The main goal of reading paper is not just understanding it. Try to understand the key concept, but we need to get new ideas and research directions from the paper.

Paper information:

  • title : MEANTIME: Mixture of Attention Mechanisms with Multi-Temporal Embeddings for Sequential Recommendation
  • authors : Cho, Sung Min, Eunhyeok Park, and Sungjoo Yoo
  • venue : RecSys 2020
  • pdf link : http://arxiv.org/abs/2008.08273
  • github link : https://github.com/SungMinCho/MEANTIME
  • Abstract
    Recently, self-attention based models have achieved state-of-the-art performance in sequential recommendation task. Following the custom from language processing, most of these models rely on a simple positional embedding to exploit the sequential nature of the user's history. However, there are some limitations regarding the current approaches. First, sequential recommendation is different from language processing in that timestamp information is available. Previous models have not made good use of it to extract additional contextual information. Second, using a simple embedding scheme can lead to information bottleneck since the same embedding has to represent all possible contextual biases. Third, since previous models use the same positional embedding in each attention head, they can wastefully learn overlapping patterns. To address these limitations, we propose MEANTIME (MixturE of AtteNTIon mechanisms with Multi-temporal Embeddings) which employs multiple types of temporal embeddings designed to capture various patterns from the user's behavior sequence, and an attention structure that fully leverages such diversity. Experiments on real-world data show that our proposed method outperforms current state-of-the-art sequential recommendation methods, and we provide an extensive ablation study to analyze how the model gains from the diverse positional information.

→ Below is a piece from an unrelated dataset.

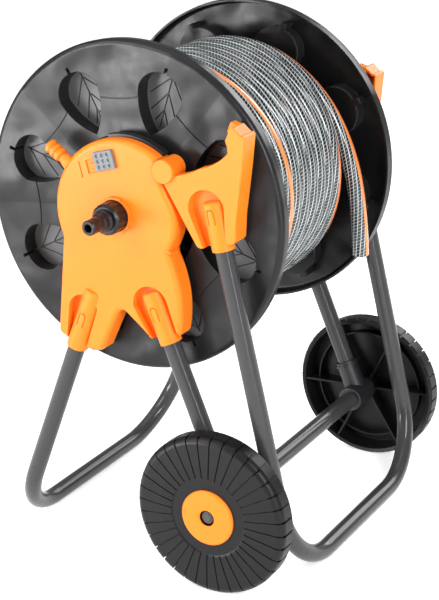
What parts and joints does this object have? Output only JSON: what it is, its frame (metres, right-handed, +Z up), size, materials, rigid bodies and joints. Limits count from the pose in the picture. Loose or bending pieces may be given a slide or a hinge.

Summary: problems to address, key ideas, quick results

https://docs.google.com/document/d/1CFeDWG1MFdPsqoS8Hi2RJok2-eDaQkgC4fVC-0Ml8FE/edit?usp=sharing

Questions about the paper?

What do you like?

  • They utilize fully timestamp information and use relative position concept with modified multi-head attention.
  • It is interesting to use Sin/Log/Exp for representing various time patterns.
  • They release well-structured source code with other baselines.

What you don't like?

How to improve?

Any new ideas?

  • Redefine the Relative distance matrix.